What is happening impacts your account
As soon as you can learn to drop your own biases and opinions, follow the chart and take advantage of volatility in all directions, you will see profits go up and losses go down. Be nimble and go with the flow. If you are in a trending trade and it reverses, exit immediately. Don’t try to be “right.” If the reversal is confirmed, jump back and go with the next trade. You should not worry about the direction the market should be going. What should happen does not impact your account. What is happening impacts your account, which is another reason to pay attention to the chart, not the chatter.
Janet Yellen spoke on December 2, at the Economic Club of Washington. She spoke on the economic outlook and monetary policy. She reinforced the possibility of a decision to increase the Central Bank’s benchmark Fed Fund Rates when the Fed announcements come out on December 15 and 16. On December 1, the day before Yellen spoke, markets had a tremendous rise, but after her address, it was as if everyone was slightly disappointed. The market experienced a very smooth downtrend.

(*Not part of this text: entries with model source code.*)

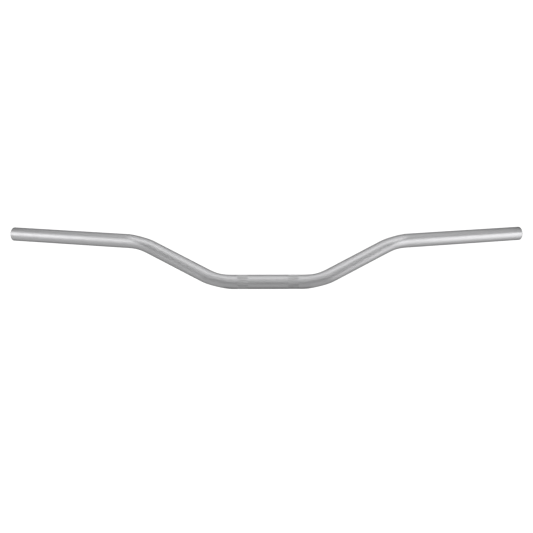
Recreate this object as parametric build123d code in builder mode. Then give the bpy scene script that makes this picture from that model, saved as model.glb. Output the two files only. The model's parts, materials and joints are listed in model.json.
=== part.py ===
"""A motorcycle handlebar: one bent aluminium tube, knurled where its clamps grip it.

The origin is the middle of the clamp section's axis. +X runs along the bar, +Y goes back
towards the rider and +Z up. Lengths are in millimetres and angles in degrees.
"""

import os
from math import radians, tan

from build123d import *

# Tube stock: the standard 7/8 inch handlebar size
tube_radius = 11.1
wall_thickness = 4.0
bore_radius = tube_radius - wall_thickness

# The axis on the +X side, as the sharp corners that its straight runs would meet at
lower_corner = (77.6, 0.0, 0.0)
upper_corner = (201.2, 48.0, 55.5)
tip_centre = (420.8, 133.0, 56.2)

# Bend radii at the axis
lower_bend_radius = 90.0
upper_bend_radius = 115.0

# Bending flattens a tube in the plane of the bend and spreads it a little across that plane.
# Each flattening is the share of the radius that is lost halfway round the bend.
lower_bend_flattening = 0.09
upper_bend_flattening = 0.055
spread_per_flattening = 0.25

# Position along a bend, and the share of the flattening that has built up there
flattening_along_bend = ((0.0, 0.0), (0.25, 0.5), (0.5, 1.0), (0.75, 0.5), (1.0, 0.0))

# Clamp knurl: two bands of straight V grooves, cut so that their lands stay at tube size
knurl_start = 31.0
knurl_width = 16.0
groove_count = 48
groove_depth = 0.5
groove_half_angle = 45.0

# Ends: the outer rim is rounded and the mouth of the bore is chamfered
rim_radius = 1.0
mouth_chamfer = 0.5

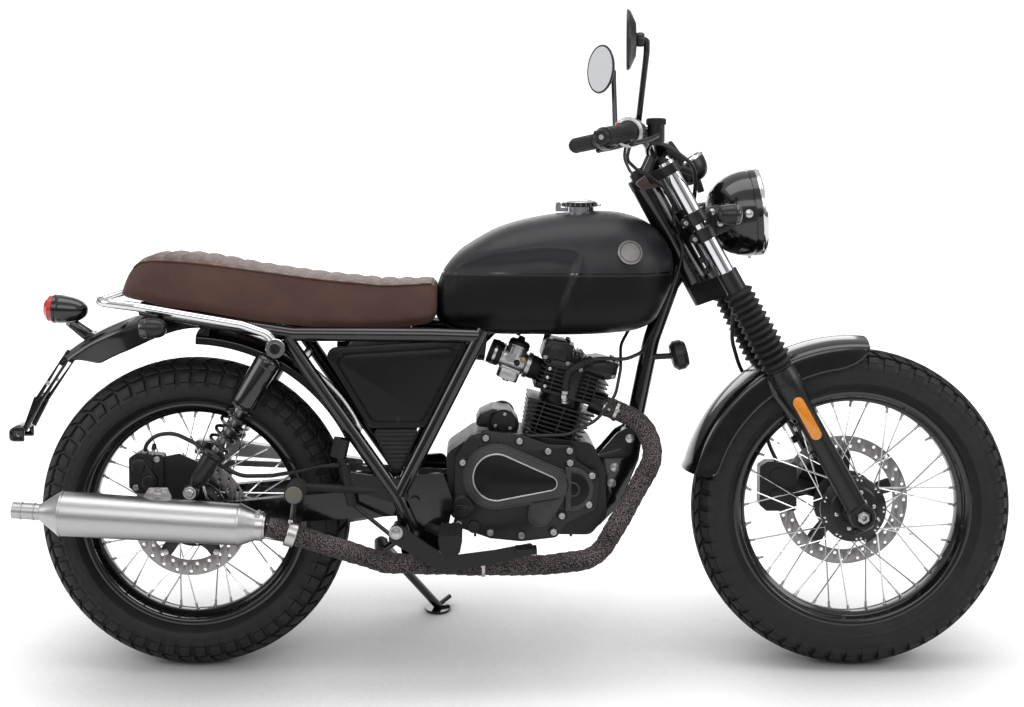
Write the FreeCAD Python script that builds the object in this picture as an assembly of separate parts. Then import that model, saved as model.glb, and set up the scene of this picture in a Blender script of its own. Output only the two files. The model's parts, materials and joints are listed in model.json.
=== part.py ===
# Cafe racer style motorcycle with a 125 class engine, parked on its side stand. Millimetres.
import FreeCAD, Part
import math
import os

V = FreeCAD.Vector

# Upright bike frame: X forward from the rear axle, Y to the rider's left, Z up from the ground.
# Every piece is modelled there and then leaned over onto the side stand as the last step.

# Wheels
WHEELBASE = 1320.0
FRONT_TYRE_R = 320.0
FRONT_TYRE_HALF_W = 50.0
FRONT_BEAD_R = 229.0
FRONT_RIM_HALF_W = 31.0
REAR_TYRE_R = 311.0
REAR_TYRE_HALF_W = 60.0
REAR_BEAD_R = 216.0
REAR_RIM_HALF_W = 40.0
TREAD_CROWN_R = 60.0
TREAD_SHOULDER = 2.0
RIM_FLANGE_H = 11.0
RIM_WELL_DEPTH = 12.0
RIM_WALL = 3.0
RIM_WELL_HALF_W = 9.0
SPOKE_COUNT = 36
SPOKE_R = 1.5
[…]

Some Implied Volatility can be expected in the Indices on Thursday, December 3, possibly as much as a 200-300 point move. With all the volatility, don’t try to be right. Just try to be profitable.
The US Nonfarm Payroll numbers come out Friday, which interest rates are heavily weighted on this report. To add more volatility, Canada will also release their unemployment numbers at the same time.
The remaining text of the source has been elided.